Contra el abuso de las posiciones dominantes (quien puede, quien cree que se merece precios tan elevados) por ciertos productos, no hay, a mi entender, otro antídoto que el de la regulación previa para amortiguar sus efectos, o que el propio consumidor, indignado, no acepte soportar posteriormente precios cada vez más prohibitivos. Fuera de estos extremos, la presión del día a día ejercida sobre el financiador público lo debilita en exceso: la de la industria ofertante y la del consumidor que no paga el precio. Cuando las demandas son elásticas y contienen elementos de preferencias, el mercado puede disciplinar aquellos comportamientos, variando (disminuyendo) su consumo. Muy diferente es la capacidad de soportar precios abusivos en bienes que son de primera necesidad. Es necesaria una regulación de los mercados mucho más activa. Atentos, sin embargo, que para eso el regulador tiene que asegurar primero que se trata de necesidades objetivables (¿el tratamiento presentado cura o no cura?, ¿el consumo es o no imprescindible?), respecto de aquellas otras preferencias presentadas en el mercado como necesidad por la vía de la seducción. Poner orden en este terreno se llama priorización pública según coste-efectividad, o saber, sencillamente, si lo que se quiere vale lo que cuesta. Muy seguro, en todo caso, que un tratamiento efectivo que no sea coste-efectivo, por su elevado coste, no se puede dejar a la libre disposición a pagar, sabiendo que esta depende de la renta de las familias. El problema aquí es el precio y no el valor. Eso limita la noción del precio basado en el valor: incluso lo más objetivable de la ganancia en salud no puede justificar un precio basado en un valor que ni el individuo ni la sociedad pueda encajarlo en sus presupuestos.

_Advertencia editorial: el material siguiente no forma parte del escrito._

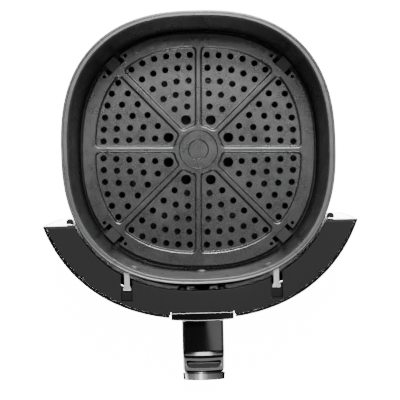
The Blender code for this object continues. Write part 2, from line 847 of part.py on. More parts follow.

Un precio abusivo, no soportable, quiere decir que los consumidores, los contribuyentes, la opinión pública pueden acabar alineándose contra aquellas prácticas que se perciban como abusivas. En ausencia de una política regulatoria pública efectiva, el miedo de las consecuencias empresariales ante una potencial revuelta de usuarios, puede acabar emergiendo y pasar por encima de la supuesta responsabilidad social corporativa. Contra determinados abusos, en un mundo global en el cual el capital, los fondos de inversión, el accionariado, están cruzando sus intereses en holdings mercantiles de amplio alcance, la respuesta ciudadana tendría que ser suficiente para que, transparentándolos, dándolos a conocer, la sociedad se haga respetar ante los que buscan un beneficio sin fin expoliando sus rentas.